Der Zeitungsbericht gab sich überrascht, dass nur drei Viertel aller Katholiken die Gottesfrage mit ja beantwortet. Gibt es Gott? Ein Konfirmand des letzten Jahrgangs hat mit tiefem Bedauern mein Schicksal als Pfarrer so bezeichnet: Da müssen Sie ja an Gott glauben! Und er hat nicht unrecht. Wenn ich ein schlichtes Nein auf die Frage nach Gott sprechen müsste, dann würde ich mich hier oben auf der Kanzel sehr unwohl fühlen. Ich kann mir Schöneres vorstellen, als mit wohlgesetzter Heuchelei die Leute an der Nase herum zu führen. Aber Glauben heißt nicht, dass es keinen Zweifel gibt. Und Glaube und Zweifel zusammen bedeuten, dass ich um Gott ringe. Es herrscht nicht immer das innigste Verhältnis zwischen mir und Gott. - Aber dazu muss es ihn für mich geben. Also doch: Ja, ich glaube, dass es Gott gibt.

Wir stellen fest: Im Stall der Christen gibt es unterschiedliche Boxen: Die Boxen derer, die Gott für eine Tatsache halten und die, die ihn vielleicht für eine nützliche Annahme halten. Schlimm  steht es in der evangelischen Kirche um Ostern - wenn die Umfrage stimmt: Nur 27 Prozent gehen von einer Auferstehung der Toten  aus. Das heißt, die gewaltige Hoffnung, die das Christentum innerhalb weniger Jahrhunderte weltweit ausgebreitet hat, diese gewaltige Hoffnung ist statistisch in der evangelischen Christenheit in Deutschland winzig klein. Vor meinem Auge steht ein kleiner Stall, so ein richtiger ärmlicher Stall von Bethlehem. Kurz nach Ostern kein besonders ermutigender Gedanke, dass zwei Drittel von uns  - statistisch - die Auferstehung höchstens für ein altes Märchen halten. Das wäre vielleicht weniger schlimm, wenn das Christentum nicht geradezu mit der Auferstehungshoffnung identisch wäre. Paulus schrieb in einem Brief an die Gemeinde in Korinth: (1.Kor 15,12-17)
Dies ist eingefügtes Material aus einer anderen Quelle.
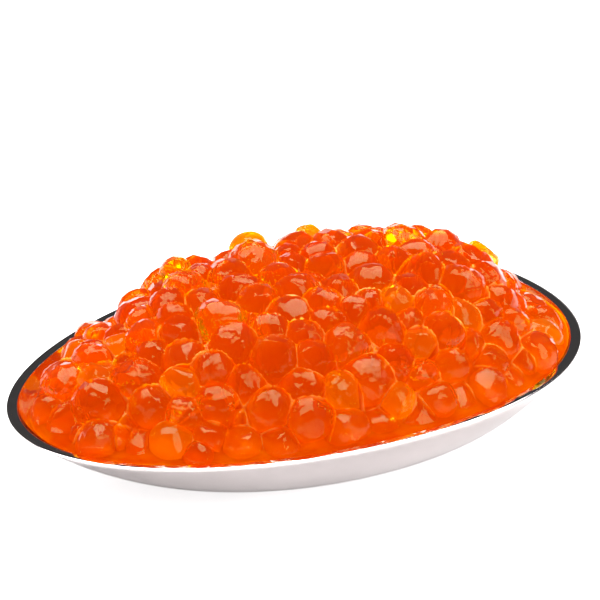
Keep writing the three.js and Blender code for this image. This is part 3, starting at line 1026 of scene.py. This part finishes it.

Wenn aber Christus gepredigt wird, dass er von den Toten auferstanden ist, wie sagen dann einige unter euch: Es gibt keine Auferstehung der Toten? Gibt es keine Auferstehung der Toten, so ist auch Christus nicht auferstanden. Ist aber Christus nicht auferstanden, so ist unsre Predigt vergeblich, so ist auch euer Glaube vergeblich. Wir würden dann auch als falsche Zeugen Gottes befunden, weil wir gegen Gott bezeugt hätten, er habe Christus auferweckt, den er nicht auferweckt hätte, wenn doch die Toten nicht auferstehen."
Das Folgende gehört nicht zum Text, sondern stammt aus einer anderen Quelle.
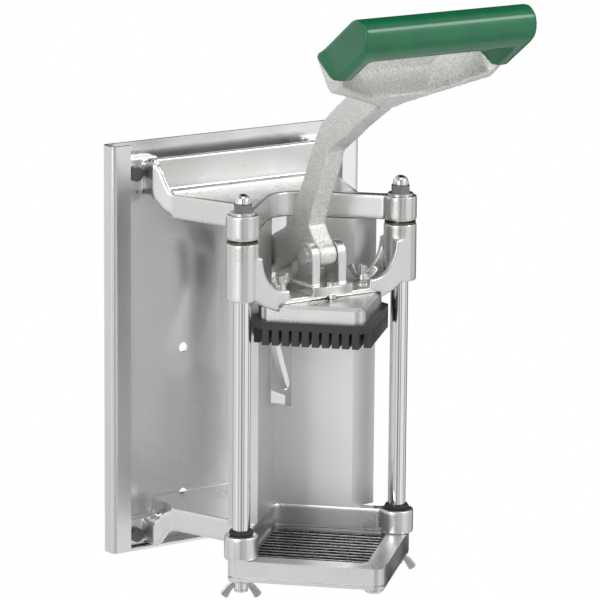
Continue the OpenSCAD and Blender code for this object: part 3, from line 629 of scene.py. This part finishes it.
# %% Wind the threads
THREAD_STEPS = 28
RIDGE_MM = 0.32
SUNK_MM = 0.1
HALF_TURN = THREAD_STEPS / 2
FOOT_RISE, CREST_RISE, HEAD_RISE = 0.02, 0.5, 0.98


def thread(name, body, axis, radius, low, high, pitch):
    turns = (high - low) / pitch - 1
    count = int(turns * THREAD_STEPS)
    points, faces = [], []
    for i in range(count + 1):
        angle = math.tau * i / THREAD_STEPS
        fade = min(1, i / HALF_TURN, (count - i) / HALF_TURN)
        for reach, rise in ((-SUNK_MM, FOOT_RISE), (RIDGE_MM * fade, CREST_RISE), (-SUNK_MM, HEAD_RISE)):
            out = radius + reach * MM
            points.append((axis.x + out * math.cos(angle), axis.y + out * math.sin(angle),
                           low + (i / THREAD_STEPS + rise) * pitch))
    for i in range(count):
        for side in range(3):
            a, b = 3 * i + side, 3 * i + (side + 1) % 3
            faces.append((a, a + 3, b + 3, b))
    faces += [(0, 1, 2), (3 * count + 2, 3 * count + 1, 3 * count)]
    mesh = bpy.data.meshes.new(name)
    mesh.from_pydata(points, [], faces)
    mesh.materials.append(bright_steel)
    piece = bpy.data.objects.new(name, mesh)
    bpy.context.scene.collection.objects.link(piece)
    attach(piece, body)
    print(name, len(faces), "faces,", round(turns, 1), "turns")


# %% Threads of the rods and studs
TAIL_RADIUS, TAIL_PITCH, TAIL_TIP = 4.75 * MM, 0.8 * MM, 0.15 * MM
STUD_RADIUS, STUD_PITCH, STUD_TIP = 3.0 * MM, 0.9 * MM, 0.2 * MM
HEAD_HUB, PUSHER_HUB = 5.4 * MM, 4.6 * MM
stud_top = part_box("pusher_studs")[1].z
for side in ("left", "right"):
    rod_low, rod_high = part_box("guide_rod_" + side)
    hub_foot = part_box("head_nut_" + side)[1].z - HEAD_HUB
    thread("rod_thread_" + side, "stand", (rod_low + rod_high) / 2, TAIL_RADIUS,
           rod_low.z + TAIL_TIP, hub_foot, TAIL_PITCH)
    nut_low, nut_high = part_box("pusher_nut_" + side)
    thread("stud_thread_" + side, "carriage", (nut_low + nut_high) / 2, STUD_RADIUS,
           nut_low.z + PUSHER_HUB, stud_top - STUD_TIP, STUD_PITCH)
Ohne Auferstehung und ohne Auferstehungshoffnung stehen alle Kirchen dieser Welt sinnlos herum und alle Pfarrer und Prediger erzählen Unsinn. Von Paulus würden sie dann als „falsche Zeugen“ benannt, schlicht als Schwindler. Christ ist erstanden. Das ist das Herzstück christlichen Glaubens. Ohne dies ist alles andere ziemlich unwichtig und zweitrangig. Warum ist unsere Hoffnung so winzig? Trotz Taufe und Konfirmandenunterricht, trotz einem geregelten Religionsunterricht, trotz flächendeckender Gottesdienste in unseren Städten und Dörfern? Was bleibt bei Euch, Konfirmandinnen und Konfirmanden von diesem Konfi-Jahr, übrig, wenn es am 1. Juni vorbei ist? Verschwindet Ihr spurlos aus der Kirche? Verschwindet der Glaube spurlos aus Eurem Denken und Empfinden?
Hat Euch in diesem Jahr überhaupt etwas erreicht, was in Euch die Überzeugung wach gerufen hat: Es ist gut, zu der Herde Jesu Christi zu gehören? Jesus Christus hat uns versprochen:
"Ich bin der gute Hirte. Der gute Hirte läßt sein Leben für die Schafe. … Ich bin der gute Hirte und kenne die Meinen, und die Meinen kennen mich, wie mich mein Vater kennt, und ich kenne den Vater."

Ich wünsche uns allen, dass wir die Größe dieses Versprechens wahrnehmen. Dass wir das Geheimnis von Karfreitag und Ostern ernst nehmen und dass wir uns erkennen als wache Mitglieder der einen Herde Jesu Christi - egal in welchem Stall wir stehen.
Gott schenke Du uns solches Vertrauen auf DICH als unserem Guten Hirten, denn dein  Friede, welcher höher ist denn alle Vernunft, bewahre unsre Herzen und Sinne in Christo, Jesu, Amen.